From the rudo side, I was impressed with Fuerza and Espanto. This wasn't the type of match where the rudos impose their will on proceedings and stem the flow of technico offence; it was the type of match where one worker takes over from the last and the exchanges continue along the same rhythm. To that end, I thought Fuerza and Espanto made near perfect working decisions. Wrestling is as much about the choices workers make as anything else. I've long admired the ability wrestlers have to make choices on the spur of the moment, but what set Fuerza and Espanto apart is the effort they put into even the most basic of choices. Even their transitions in and out of the ring were convincing, and that sort of care and attention to detail was in direct contrast to Blue Panther who had an off night. His open-handed strikes swiped the air a lot and his kicks weren't much better. As a result, he had a tendency to wander in and out of the match a lot. Psicosis was much tidier, but his participation was limited to guillotines off the top and so forth.

 

The technicos were all pretty good in this.

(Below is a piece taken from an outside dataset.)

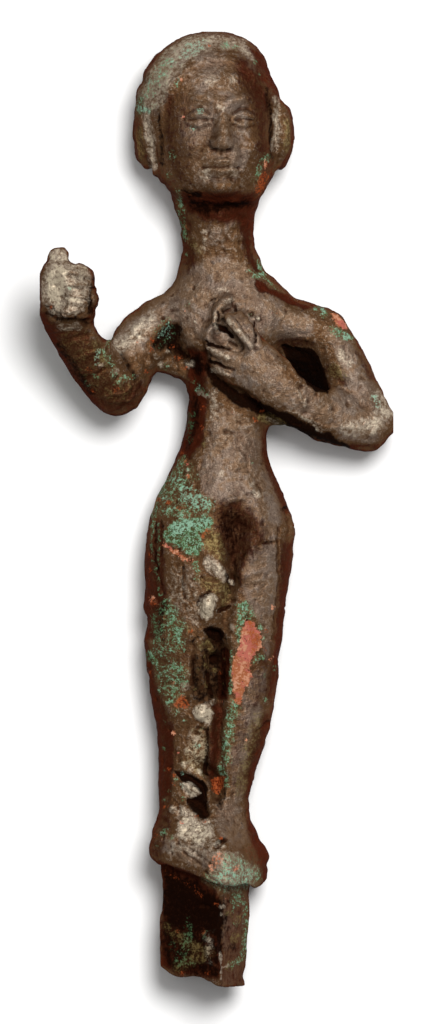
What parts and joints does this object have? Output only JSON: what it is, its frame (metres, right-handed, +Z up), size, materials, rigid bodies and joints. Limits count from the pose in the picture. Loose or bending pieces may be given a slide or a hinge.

It wasn't a match with huge momentum shifts or important turning points, so the transitions onto technico offence were all pretty soft, but once they started busting out the ring clearing exchanges, the match had, for the briefest of moments, the sort of cracking pace and electrifying exchanges that wow even the most hardened of fans. This is one of the reasons why I don't like to criticise Octagon. While he'll never win the Palme d'Or for lucha workers, he was perfectly capable of pulling out these Black Man moments when a trios demanded it. Credit often goes to the rudo who bumped, but Octagon had a spectacular way of contorting his body. Santo was also industrious in this match and gave a good performance.

 

Solid stuff, but like I said, not a lot to immortalise it beyond August of 1994.